Provided entries >>
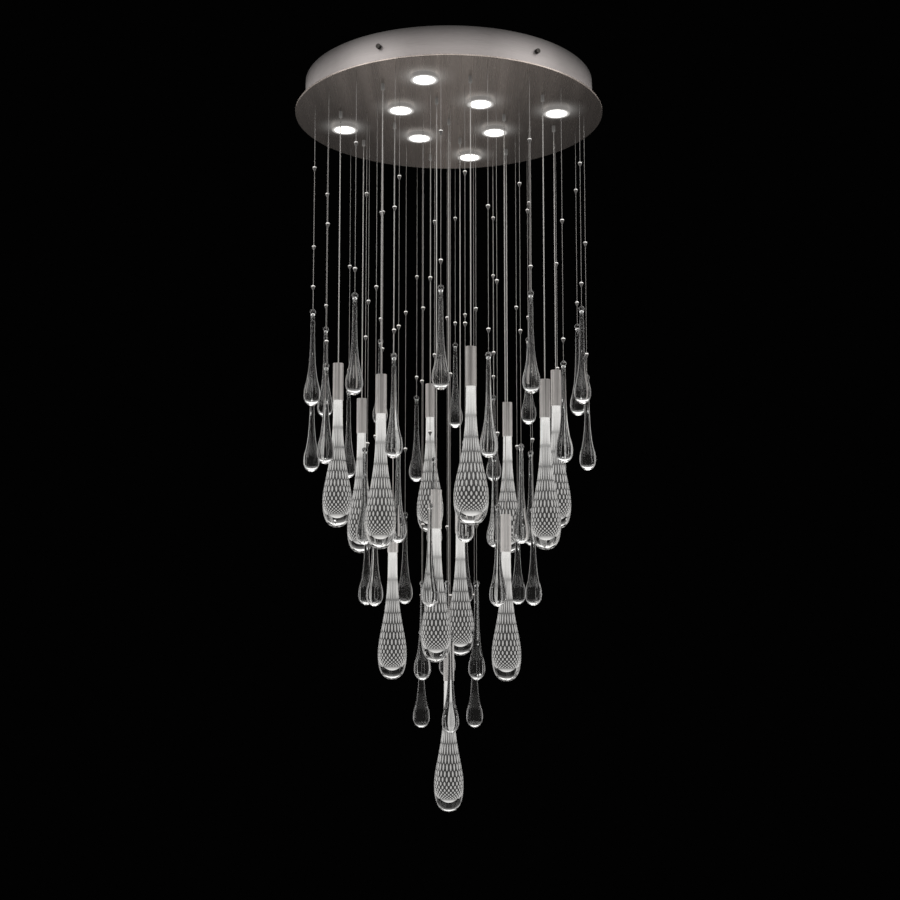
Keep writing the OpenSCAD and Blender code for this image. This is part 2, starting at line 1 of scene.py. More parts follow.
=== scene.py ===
import json
import math
import bpy
import bmesh
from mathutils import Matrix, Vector

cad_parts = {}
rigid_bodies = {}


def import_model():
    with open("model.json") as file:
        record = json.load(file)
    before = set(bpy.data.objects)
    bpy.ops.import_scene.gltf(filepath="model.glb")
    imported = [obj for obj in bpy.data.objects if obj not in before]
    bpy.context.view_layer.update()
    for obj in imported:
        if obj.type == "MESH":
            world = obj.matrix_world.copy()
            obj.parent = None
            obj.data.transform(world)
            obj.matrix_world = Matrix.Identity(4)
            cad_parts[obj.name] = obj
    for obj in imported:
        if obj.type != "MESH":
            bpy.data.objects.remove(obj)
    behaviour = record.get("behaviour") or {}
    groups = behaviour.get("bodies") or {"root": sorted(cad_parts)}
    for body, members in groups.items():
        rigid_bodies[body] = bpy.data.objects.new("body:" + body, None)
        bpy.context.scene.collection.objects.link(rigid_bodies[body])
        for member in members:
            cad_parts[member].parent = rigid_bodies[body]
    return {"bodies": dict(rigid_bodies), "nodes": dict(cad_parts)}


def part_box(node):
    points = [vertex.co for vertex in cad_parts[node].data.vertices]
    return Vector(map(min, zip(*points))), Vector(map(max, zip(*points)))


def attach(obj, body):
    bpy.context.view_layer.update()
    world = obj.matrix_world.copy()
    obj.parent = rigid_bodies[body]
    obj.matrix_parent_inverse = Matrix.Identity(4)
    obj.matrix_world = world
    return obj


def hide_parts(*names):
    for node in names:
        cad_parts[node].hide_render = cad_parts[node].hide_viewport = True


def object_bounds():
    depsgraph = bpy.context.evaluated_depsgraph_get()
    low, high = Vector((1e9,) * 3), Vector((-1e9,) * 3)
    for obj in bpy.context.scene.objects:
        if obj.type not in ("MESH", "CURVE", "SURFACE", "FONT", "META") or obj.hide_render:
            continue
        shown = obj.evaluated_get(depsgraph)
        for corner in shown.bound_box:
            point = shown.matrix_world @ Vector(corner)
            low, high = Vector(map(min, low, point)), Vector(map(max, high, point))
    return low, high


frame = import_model()
cad_low, cad_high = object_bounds()
nodes = frame["nodes"]

# Camera.
# It stands in front of the light at eye height and looks up by six degrees, as the photograph
# was taken. Its place is given in radii of the canopy plate.
plate_low, plate_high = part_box("canopy_plate")
plate_radius = (plate_high.x - plate_low.x) / 2
plate_under = plate_low.z
IMAGE_SIDE = 900
FOCAL_PIXELS = 1257.5
AXIS_PIXEL = 448.8
SENSOR_MM = 36.0
CAMERA_DISTANCE = 7.982
CAMERA_DROP = 3.0245
CAMERA_PITCH = math.radians(5.999)


def in_scene(name, data):
    """A new object of a mesh, lamp or camera, linked to the scene."""
    item = bpy.data.objects.new(name, data)
    bpy.context.scene.collection.objects.link(item)
    return item


camera_data = bpy.data.cameras.new("camera")
camera_data.sensor_width = SENSOR_MM
camera_data.lens = SENSOR_MM * FOCAL_PIXELS / IMAGE_SIDE
camera_data.shift_x = (IMAGE_SIDE / 2 - AXIS_PIXEL) / IMAGE_SIDE
camera = in_scene("camera", camera_data)
camera.location = (0, -CAMERA_DISTANCE * plate_radius, plate_under - CAMERA_DROP * plate_radius)
camera.rotation_euler = (math.pi / 2 + CAMERA_PITCH, 0, 0)
bpy.context.scene.camera = camera
bpy.context.scene.view_settings.view_transform = "Standard"

# Room.
# A pale floor under the light and a dark room round it. Metal shows the room as a dim grey that
# brightens overhead. Glass shows it darker, with a pale ceiling that draws a crescent in each
# drop's foot, and pale walls at the sides that draw the drops' outlines.
AMBIENT_COLOUR = (0.36, 0.35, 0.345)
ROOM_COLOUR = (0.0006, 0.0006, 0.0006)
METAL_WALL_COLOUR = (0.062, 0.058, 0.056)
METAL_CEILING_COLOUR = (1.0, 0.98, 0.96)
GLASS_WALL_COLOUR = (0.007, 0.0068, 0.0066)
GLASS_COVE_COLOUR = (0.20, 0.197, 0.193)
GLASS_CEILING_COLOUR = (1.8, 1.775, 1.74)
GLASS_SIDE_COLOUR = (0.50, 0.488, 0.481)

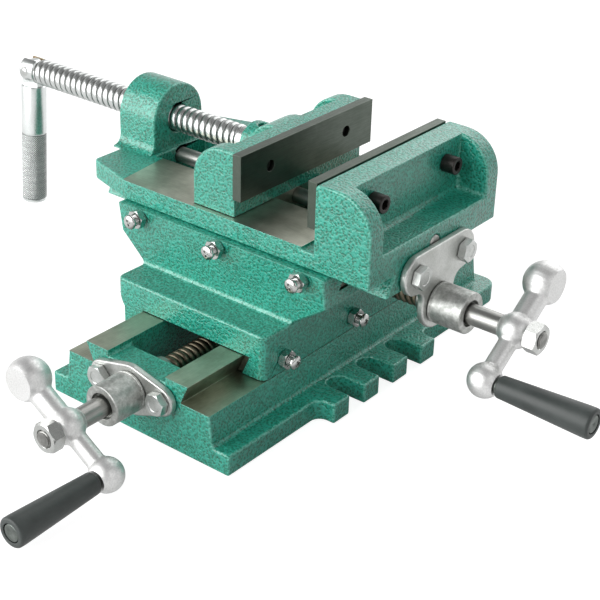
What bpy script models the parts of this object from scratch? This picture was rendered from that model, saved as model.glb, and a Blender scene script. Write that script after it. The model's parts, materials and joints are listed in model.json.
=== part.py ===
"""Cross slide vise with 100 mm jaws, modelled as separate pieces.

Units are metres and +Z is up. The origin is the centre of the base's underside.
+X points along the jaw screw towards the fixed jaw and the upper crank.
-Y points towards the lower crank, which moves the saddle along the base.
Every fit is worked out from the driving sizes below and the named clearances.
"""

import math

import bmesh
import bpy
from mathutils import Matrix, Vector

# Clearances between pieces
FIT = 0.0003
SHAFT_FIT = 0.0003

# How far a cutter runs past what it cuts, how deep a blind bore outruns its screw,
# and how far joined shapes run into each other
PAST = 0.0050
SPARE = 0.0010
SINK = 0.0010

# Base casting
BASE_FRONT = -0.1076
BASE_REAR = 0.1075
FOOT_REAR = 0.1158
FOOT_CORNER = 0.0080
FOOT_HALF = 0.0560
FOOT_HEIGHT = 0.0107
FOOT_FILLET = 0.0020
WALL_FOOT_HALF = 0.0460
BODY_HALF = 0.0443
WAY_HEIGHT = 0.0266
RAIL_NECK_HALF = 0.0273
RAIL_FLARE = 0.0045
RAIL_RISE = 0.0100
CHANNEL_HALF = 0.0178
FRONT_BRIDGE_DEPTH = 0.0146
REAR_BRIDGE_DEPTH = 0.0170
BRIDGE_DROP = 0.0030
WEB_DEPTH = 0.0140
WEB_HEIGHT = 0.0080

# Clamping slots in the base's feet
SLOT_COUNT = 3
SLOT_PITCH = 0.0240
SLOT_WIDTH = 0.0118
SLOT_ROOT_X = 0.0483
SLOT_MIDDLE_Y = -0.0012
TOOTH_REACH = 0.0094
TOOTH_ROOT_RADIUS = 0.0050

# Saddle
SADDLE_HALF_LENGTH = 0.0700
STEP_THICKNESS = 0.0229
STEP_CORNER = 0.0040
STEP_LEFT = 0.0490
STEP_LIP = 0.0083
STEP_UNDERCUT = 0.0070
BLOCK_LEFT = -0.0615
BLOCK_RIGHT = 0.0650
BLOCK_HEIGHT = 0.0308
BLOCK_WALL = 0.0131
BLOCK_LEAN = 0.0050
BLOCK_CHIN = 0.0148
BLOCK_ROOT = 0.0040
TROUGH_HALF = 0.0150
TROUGH_DROP = 0.0108

# Gibs and their screws
LOWER_GIB_THICKNESS = 0.0030
UPPER_GIB_THICKNESS = 0.0052
GIB_END_GAP = 0.0010
GIB_SCREW_COUNT = 3
GIB_SCREW_RADIUS = 0.0025
GIB_HEAD_RADIUS = 0.0037
GIB_HEAD_HEIGHT = 0.0030
GIB_NUT_CORNER = 0.0049
GIB_NUT_HEIGHT = 0.0036
GIB_NECK = 0.0016
GIB_HEAD_FLAT = 0.0022
GIB_HEAD_EDGE = 0.0012
GIB_TIP_EDGE = 0.0005
LOWER_GIB_PITCH = 0.0530
LOWER_GIB_MIDDLE = -0.0028
LOWER_GIB_HEIGHT = 0.0072
UPPER_GIB_PITCH = 0.0495
UPPER_GIB_MIDDLE = 0.0030
UPPER_GIB_DROP = 0.0040

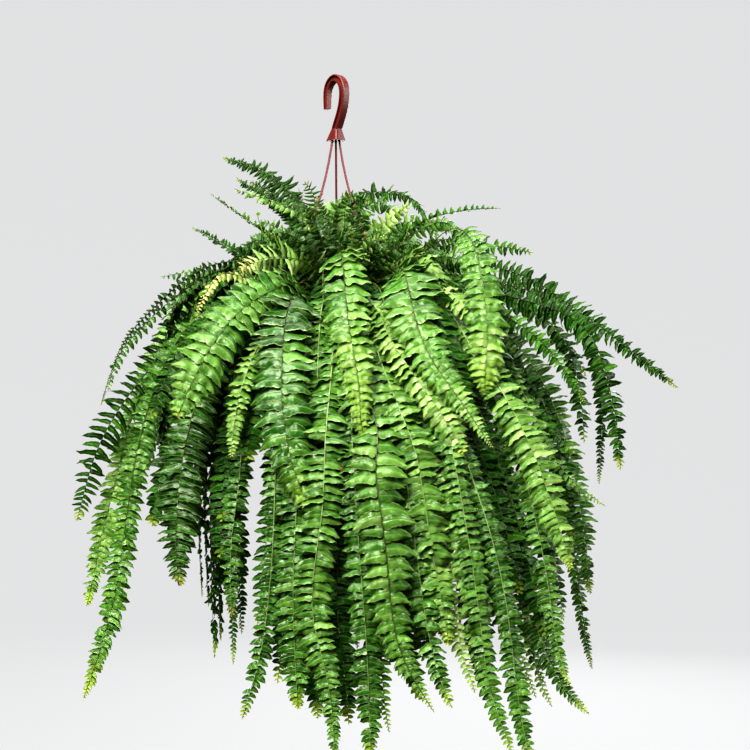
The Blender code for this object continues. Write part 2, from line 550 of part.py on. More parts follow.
pot_plastic = material("pot_plastic", (0.23, 0.05, 0.03), 0.5)
base_z = RIM_Z - POT_HEIGHT
t = FLANGE_THICK
pot = turned(
    "pot",
    [
        (POT_TOP_R - POT_WALL, RIM_Z), (FLANGE_R - 0.8, RIM_Z), (FLANGE_R, RIM_Z - 0.8), (FLANGE_R, RIM_Z - 7.5),
        (FLANGE_R - 1.8, RIM_Z - 7.5), (FLANGE_R - 1.8, RIM_Z - t), (POT_TOP_R, RIM_Z - t),
        (POT_TOP_R - 1.2, RIM_Z - 22), (POT_BASE_R + 1.4, base_z + 4), (POT_BASE_R, base_z), (0, base_z),
        (0, base_z + 3.0), (POT_BASE_R - POT_WALL - 0.6, base_z + 3.0), (POT_BASE_R - POT_WALL + 1.2, base_z + 6),
        (POT_TOP_R - POT_WALL - 1.2, RIM_Z - 22),
    ],
    44,
    pot_plastic,
)
for k, turn in enumerate(STRAND_TURNS):
    bm = bmesh.new()
    bmesh.ops.create_cone(bm, cap_ends=True, segments=12, radius1=SOCKET_R * MM, radius2=SOCKET_R * MM, depth=8 * MM)
    hole = as_cutter(add_mesh(f"clip_cutter_{k + 1}", bm, None, collection=HELPERS))
    at = math.radians(turn)
    hole.location = (CLIP_RING * math.cos(at) * MM, CLIP_RING * math.sin(at) * MM, RIM_Z * MM)
    boolean(pot, hole, "DIFFERENCE")
for k in range(DRAINS):
    bm = bmesh.new()
    bmesh.ops.create_cone(bm, cap_ends=True, segments=12, radius1=DRAIN_R * MM, radius2=DRAIN_R * MM, depth=12 * MM)
    hole = as_cutter(add_mesh(f"drain_cutter_{k + 1}", bm, None, collection=HELPERS))
    at = math.tau * (k + 0.5) / DRAINS
    hole.location = (DRAIN_RING * math.cos(at) * MM, DRAIN_RING * math.sin(at) * MM, base_z * MM)
    boolean(pot, hole, "DIFFERENCE")

soil = material("soil", (0.035, 0.022, 0.014), 0.95)


def inside_pot(z):
    """The pot's inner radius at this height."""
    low, high = base_z + 6, RIM_Z - 22
    k = (z - low) / (high - low)
    return (POT_BASE_R - POT_WALL + 1.2) + k * ((POT_TOP_R - POT_WALL - 1.2) - (POT_BASE_R - POT_WALL + 1.2))


turned(
    "potting_soil",
    [
        (0, SOIL_TOP), (CROWN_R + 6, SOIL_TOP), (inside_pot(RIM_Z - 22) - 2.2, SOIL_TOP - 1.5),
        (inside_pot(RIM_Z - 22) - GAP, RIM_Z - 22), (inside_pot(base_z + 6) - GAP, base_z + 6.4),
        (POT_BASE_R - POT_WALL - 1.4, base_z + 3 + GAP), (0, base_z + 3 + GAP),
    ],
    40,
    soil,
)

crown = material("crown", (0.07, 0.04, 0.02), 0.9)
dome = []
for k in range(8):
    a = math.pi / 2 * k / 8
    dome.append((CROWN_R * math.sin(a), SOIL_TOP + GAP + CROWN_HIGH * math.cos(a)))
turned("crown", [*dome, (CROWN_R, SOIL_TOP + GAP + 0.8), (CROWN_R - 1.5, SOIL_TOP + GAP), (0, SOIL_TOP + GAP)], 32, crown)

# ---- fronds -----------------------------------------------------------------------------------------------

rows = move_clear(midlines())

# A frond's solid runs straight between its sections, so its room is measured between those straight runs.
sections, fine, owner = [], [], []
for k, row in enumerate(rows):
    long = length_of(row["line"])
    count = max(7, min(STATIONS, int(long / 34)))
    knots = np.vstack([row["line"][:2], spaced(row["line"][1:], count)[1:]])
    sections.append(knots)
    runs = np.vstack([np.linspace(p, q, 12, endpoint=False) for p, q in zip(knots, knots[1:])] + [knots[-1:]])
    fine.append(runs)
    owner += [k] * len(runs)
every = np.vstack(fine).astype(np.float32)
owner = np.array(owner)
strand_points = np.vstack([spaced(strand_line(t), 160) for t in STRAND_TURNS]).astype(np.float32)

for k, row in enumerate(rows):
    mine = fine[k].astype(np.float32)
    others = every[owner != k]
    room = np.full(len(mine), 1e9, np.float32)
    for at in range(0, len(others), 2000):
        d = np.linalg.norm(mine[:, None] - others[None, at : at + 2000], axis=2).min(1)
        room = np.minimum(room, d / 2)
    d = np.linalg.norm(mine[:, None] - strand_points[None], axis=2).min(1)
    room = np.minimum(room, d - STRAND_R)
    radius = np.linalg.norm(mine[:, :2], axis=1)
    wall = np.array([radius[i] - pot_outside(z) if z < RIM_Z + 6 else 1e9 for i, z in enumerate(mine[:, 2])])
    room = np.minimum(room, np.where(wall > -50, wall, 1e9)) - 0.9
    knots = sections[k]
    tangent, side, up = frames_along(knots, row["face"])
    run = np.concatenate([[0], np.cumsum(np.linalg.norm(np.diff(knots, axis=0), axis=1))])
    stalk = min(0.22 * run[-1], 95.0)
    bm = bmesh.new()
    rings = []
    for j, at in enumerate(knots):
        near = room[max(0, (j - 1) * 12) : (j + 1) * 12 + 1].min()
        s = (run[j] - stalk) / (run[-1] - stalk)
        if s <= 0.0:
            w, e, h = STALK_R, STALK_R * 0.55, STALK_R
        else:
            shape = min(1.0, (s / 0.12) ** 0.7) * (1 - 0.35 * s) * min(1.0, ((1 - s) / 0.3) ** 0.7 if s > 0.7 else 1.0)
            w, e, h = max(1.1, min(row["wide"] * shape, near)), BLADE_EDGE, BLADE_RIDGE
        if j == len(knots) - 1:
            w, e, h = 0.9, 0.3, 0.45
        offsets = [(w, e), (0, h), (-w, e), (-w, -e), (0, -h), (w, -e)]
        rings.append(
            [bm.verts.new(tuple((at + side[j] * x + up[j] * y) * MM)) for x, y in offsets]
        )
    for low, high in zip(rings, rings[1:]):
        for i in range(6):
            bm.faces.new((low[i], low[(i + 1) % 6], high[(i + 1) % 6], high[i]))
    bm.faces.new(rings[0][::-1])
    bm.faces.new(rings[-1])
    bmesh.ops.recalc_face_normals(bm, faces=bm.faces)
    green = (0.05, 0.16, 0.03) if row["face"] < 0.4 else (0.08, 0.24, 0.04)
    add_mesh(row["name"], bm, material(row["name"], green, 0.45))
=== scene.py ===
"""Boston fern in a hanging basket: the looks.

Every frond is a mesh of its own: a tapering rachis with two rows of leaflets, each leaflet a curved sheet with
an eared base, a scalloped wavy edge and a sunk midrib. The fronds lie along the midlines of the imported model.
"""

import math

import bpy
import numpy as np
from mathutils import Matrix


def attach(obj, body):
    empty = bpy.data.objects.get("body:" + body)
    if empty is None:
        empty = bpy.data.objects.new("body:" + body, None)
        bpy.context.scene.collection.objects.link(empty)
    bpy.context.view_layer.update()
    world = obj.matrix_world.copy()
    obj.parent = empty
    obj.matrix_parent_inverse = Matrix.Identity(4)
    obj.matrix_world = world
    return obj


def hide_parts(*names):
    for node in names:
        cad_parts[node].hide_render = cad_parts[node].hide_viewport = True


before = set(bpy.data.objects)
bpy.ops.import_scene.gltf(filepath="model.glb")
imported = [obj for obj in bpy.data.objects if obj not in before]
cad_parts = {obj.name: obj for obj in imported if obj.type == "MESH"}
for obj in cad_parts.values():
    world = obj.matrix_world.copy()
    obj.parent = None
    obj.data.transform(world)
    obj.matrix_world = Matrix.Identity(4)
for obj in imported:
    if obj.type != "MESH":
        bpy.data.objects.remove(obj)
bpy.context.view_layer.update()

MM = 0.001
RIM_Z = -297.0
POT_TOP_R = 96.0
FLANGE_R = 107.0
FLANGE_THICK = 2.6
POT_BASE_R = 71.0
POT_HEIGHT = 140.0
CLIP_RING = 101.8
FOOT_BOTTOM = -68.0
STRAND_R = 1.25
STRAND_RING = 4.6
STRAND_TURNS = (210.0, 330.0, 90.0)
SOIL_TOP = -305.0
CROWN_R, CROWN_HIGH = 66.0, 34.0
GAP = 0.3

# ---- frond core: the same block stands in part.py and scene.py --------------------------------------------

VIEW_SCALE, VIEW_FAR = 1.15, 1500.0  # mm per unit of the front elevation on the pot's axis; mm to the eye
VIEW_MID, VIEW_AXIS = (375.0, 375.0), (45.0, -337.0)


def placed(u, v, depth):
    """The point drawn at (u, v) on the front elevation, depth mm behind the pot's axis, in mm."""
    k = VIEW_SCALE * (VIEW_FAR + depth) / VIEW_FAR
    return np.array(
        [VIEW_AXIS[0] + (u - VIEW_MID[0]) * k, depth, VIEW_AXIS[1] - (v - VIEW_MID[1]) * k]
    )


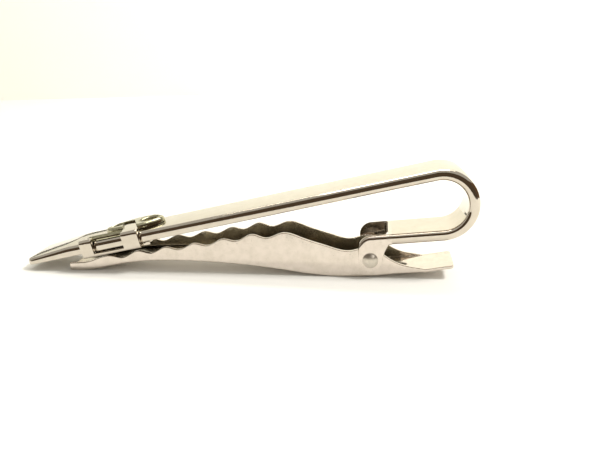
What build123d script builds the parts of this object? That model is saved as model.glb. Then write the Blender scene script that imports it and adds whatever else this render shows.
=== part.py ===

Directions >> Above are the records; from them, give again exactly the lines from the one containing "for low, high" to the one containing "import numpy as np", both lines included, and nothing more.

Result of this task >>
    for low, high in zip(rings, rings[1:]):
        for i in range(6):
            bm.faces.new((low[i], low[(i + 1) % 6], high[(i + 1) % 6], high[i]))
    bm.faces.new(rings[0][::-1])
    bm.faces.new(rings[-1])
    bmesh.ops.recalc_face_normals(bm, faces=bm.faces)
    green = (0.05, 0.16, 0.03) if row["face"] < 0.4 else (0.08, 0.24, 0.04)
    add_mesh(row["name"], bm, material(row["name"], green, 0.45))
=== scene.py ===
"""Boston fern in a hanging basket: the looks.

Every frond is a mesh of its own: a tapering rachis with two rows of leaflets, each leaflet a curved sheet with
an eared base, a scalloped wavy edge and a sunk midrib. The fronds lie along the midlines of the imported model.
"""

import math

import bpy
import numpy as np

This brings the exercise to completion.